Inorganic and hybrid inorganic-organic materials have shown as well properties as spin filters. Hybrid materials of perovskites frameworks integrating a chiral organic sublattice have presented spin selectivity much larger than previously reported in SAM systems (Waldeck et al., 2021). Recently, Lu et al. achieved spin polarizations of up to 86% in oriented R- and S-chiral 2D-layered Pb-iodide hybrid organic-inorganic perovskite (HOIP) films. Weak thickness dependence was displayed in films from 20–100 nm (Lu et al., 2019) In another report, Huang et al. demonstrated that chiral-HOIPs are capable of changing the magnetization of an adjacent NiFe ferromagnetic substrate. The sign of the magnetization studied by Magneto-optic Kerr rotation effect depended on the chirality of the HOIP (Huang et al., 2020). Recently, a spin-polarized LED at room temperature without magnetic or ferromagnetic contacts, which are normally required has been reported (Kim et al., 2021). Furthermore, bioinspired chiral metal-organic Cu(II) phenylalanine (D- or L-) crystals have shown to present CISS electron conduction over long ranges (300 nm) at room temperature measured by magnetic cp-AFM. Interestingly, the authors also reported a thermally activated ferromagnetic behavior, which had only been identified in inorganic materials(Huang et al., 2020).

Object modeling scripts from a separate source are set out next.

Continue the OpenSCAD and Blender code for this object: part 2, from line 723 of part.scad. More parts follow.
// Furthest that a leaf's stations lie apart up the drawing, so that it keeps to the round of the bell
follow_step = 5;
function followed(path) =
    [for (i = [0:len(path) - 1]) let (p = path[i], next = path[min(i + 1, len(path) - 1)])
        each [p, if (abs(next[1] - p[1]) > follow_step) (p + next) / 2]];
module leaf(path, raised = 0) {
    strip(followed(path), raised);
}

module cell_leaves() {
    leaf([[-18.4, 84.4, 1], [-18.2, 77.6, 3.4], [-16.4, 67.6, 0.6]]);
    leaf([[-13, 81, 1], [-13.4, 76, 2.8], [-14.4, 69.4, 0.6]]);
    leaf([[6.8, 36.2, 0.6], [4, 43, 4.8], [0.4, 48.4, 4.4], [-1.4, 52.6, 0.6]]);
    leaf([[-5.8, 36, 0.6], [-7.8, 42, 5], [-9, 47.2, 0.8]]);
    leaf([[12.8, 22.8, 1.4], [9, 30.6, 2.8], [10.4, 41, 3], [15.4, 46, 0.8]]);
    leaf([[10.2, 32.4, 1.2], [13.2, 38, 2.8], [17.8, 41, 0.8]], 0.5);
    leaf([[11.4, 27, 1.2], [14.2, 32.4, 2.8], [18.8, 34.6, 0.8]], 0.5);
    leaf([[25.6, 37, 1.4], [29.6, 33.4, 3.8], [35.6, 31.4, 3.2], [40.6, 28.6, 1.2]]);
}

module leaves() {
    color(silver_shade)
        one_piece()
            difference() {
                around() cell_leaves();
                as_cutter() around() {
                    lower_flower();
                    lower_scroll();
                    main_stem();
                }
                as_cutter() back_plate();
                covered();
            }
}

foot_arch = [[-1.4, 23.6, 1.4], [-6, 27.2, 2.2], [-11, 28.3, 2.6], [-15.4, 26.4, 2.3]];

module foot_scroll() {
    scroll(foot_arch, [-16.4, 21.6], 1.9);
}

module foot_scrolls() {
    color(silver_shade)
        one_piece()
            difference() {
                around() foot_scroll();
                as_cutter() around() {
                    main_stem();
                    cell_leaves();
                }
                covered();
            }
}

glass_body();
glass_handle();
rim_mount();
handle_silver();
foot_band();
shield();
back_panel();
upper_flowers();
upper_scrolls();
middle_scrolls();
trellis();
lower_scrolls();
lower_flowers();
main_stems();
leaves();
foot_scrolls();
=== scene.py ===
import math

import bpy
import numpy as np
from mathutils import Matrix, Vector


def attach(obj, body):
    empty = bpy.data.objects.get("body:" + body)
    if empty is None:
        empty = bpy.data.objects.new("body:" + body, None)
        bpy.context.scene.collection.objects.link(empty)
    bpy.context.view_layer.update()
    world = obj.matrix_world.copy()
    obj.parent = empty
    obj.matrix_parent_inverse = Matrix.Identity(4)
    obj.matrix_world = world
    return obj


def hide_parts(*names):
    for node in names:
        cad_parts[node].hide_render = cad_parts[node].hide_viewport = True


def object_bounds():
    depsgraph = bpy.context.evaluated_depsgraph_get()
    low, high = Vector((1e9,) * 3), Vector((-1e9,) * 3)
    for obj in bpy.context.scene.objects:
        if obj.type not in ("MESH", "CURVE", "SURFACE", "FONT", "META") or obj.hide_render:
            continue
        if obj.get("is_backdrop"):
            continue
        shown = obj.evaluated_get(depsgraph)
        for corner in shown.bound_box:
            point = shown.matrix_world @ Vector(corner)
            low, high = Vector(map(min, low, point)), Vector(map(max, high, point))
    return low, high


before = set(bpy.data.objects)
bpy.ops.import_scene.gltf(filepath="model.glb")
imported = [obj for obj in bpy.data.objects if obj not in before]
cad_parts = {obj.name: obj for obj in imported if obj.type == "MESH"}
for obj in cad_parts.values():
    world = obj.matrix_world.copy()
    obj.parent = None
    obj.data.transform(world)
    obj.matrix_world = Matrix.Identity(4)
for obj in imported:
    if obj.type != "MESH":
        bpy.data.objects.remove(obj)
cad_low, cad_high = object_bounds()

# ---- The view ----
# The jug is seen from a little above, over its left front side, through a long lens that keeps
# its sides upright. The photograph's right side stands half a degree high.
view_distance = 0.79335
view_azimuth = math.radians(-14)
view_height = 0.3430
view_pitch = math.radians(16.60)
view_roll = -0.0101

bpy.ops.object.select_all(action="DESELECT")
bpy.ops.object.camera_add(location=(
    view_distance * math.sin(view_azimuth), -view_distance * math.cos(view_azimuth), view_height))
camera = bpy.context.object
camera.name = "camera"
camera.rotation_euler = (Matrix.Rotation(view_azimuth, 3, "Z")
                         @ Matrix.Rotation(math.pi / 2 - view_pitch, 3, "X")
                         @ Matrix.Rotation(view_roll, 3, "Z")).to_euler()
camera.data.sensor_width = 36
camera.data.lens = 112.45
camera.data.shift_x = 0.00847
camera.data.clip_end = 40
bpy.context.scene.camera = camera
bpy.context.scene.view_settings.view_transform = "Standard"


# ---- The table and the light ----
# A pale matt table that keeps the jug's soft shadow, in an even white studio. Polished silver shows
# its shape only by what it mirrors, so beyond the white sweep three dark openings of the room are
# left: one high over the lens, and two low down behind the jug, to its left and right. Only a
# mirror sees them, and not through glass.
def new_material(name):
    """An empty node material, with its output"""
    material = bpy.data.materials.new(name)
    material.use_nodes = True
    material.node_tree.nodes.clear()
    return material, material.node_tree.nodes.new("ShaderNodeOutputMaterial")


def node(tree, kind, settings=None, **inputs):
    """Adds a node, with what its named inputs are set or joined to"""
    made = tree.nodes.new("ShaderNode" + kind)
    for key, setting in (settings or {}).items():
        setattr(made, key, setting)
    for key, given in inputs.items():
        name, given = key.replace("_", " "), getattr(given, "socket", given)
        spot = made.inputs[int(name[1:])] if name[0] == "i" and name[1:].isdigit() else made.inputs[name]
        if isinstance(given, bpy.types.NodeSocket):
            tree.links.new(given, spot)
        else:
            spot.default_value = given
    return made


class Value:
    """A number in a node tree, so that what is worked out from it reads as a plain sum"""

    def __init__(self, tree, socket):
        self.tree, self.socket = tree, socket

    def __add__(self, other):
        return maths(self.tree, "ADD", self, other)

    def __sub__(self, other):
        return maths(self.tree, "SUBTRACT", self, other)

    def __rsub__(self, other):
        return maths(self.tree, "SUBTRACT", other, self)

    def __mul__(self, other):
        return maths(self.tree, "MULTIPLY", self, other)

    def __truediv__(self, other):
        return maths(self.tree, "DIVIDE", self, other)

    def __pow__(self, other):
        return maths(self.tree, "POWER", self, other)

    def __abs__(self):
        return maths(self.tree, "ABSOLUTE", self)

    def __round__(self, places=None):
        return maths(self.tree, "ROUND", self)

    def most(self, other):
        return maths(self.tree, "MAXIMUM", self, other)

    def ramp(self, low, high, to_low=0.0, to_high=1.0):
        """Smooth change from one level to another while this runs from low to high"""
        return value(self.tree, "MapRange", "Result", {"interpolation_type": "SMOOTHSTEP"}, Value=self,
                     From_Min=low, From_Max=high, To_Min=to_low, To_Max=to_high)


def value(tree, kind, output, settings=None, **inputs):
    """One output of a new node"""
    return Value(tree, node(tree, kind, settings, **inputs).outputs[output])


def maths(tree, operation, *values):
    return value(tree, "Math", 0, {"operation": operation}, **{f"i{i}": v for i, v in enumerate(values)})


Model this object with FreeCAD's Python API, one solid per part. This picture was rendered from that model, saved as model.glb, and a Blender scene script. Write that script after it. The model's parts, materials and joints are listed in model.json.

In 2019 Ghosh et al. prepared copper oxide films capable of spin polarize photoelectrons and act as electrocatalyst for the conversion of water to oxygen. The spin filtering ability of chiral CuO avoids the generation of side products such as H₂O₂ (Ghosh et al., 2019). In another example by the same group, chiral cobalt oxide films used as electrocatalysts in the oxygen evolution reaction achieved a 1.4-fold increase in the production of oxygen(Ghosh et al., 2020).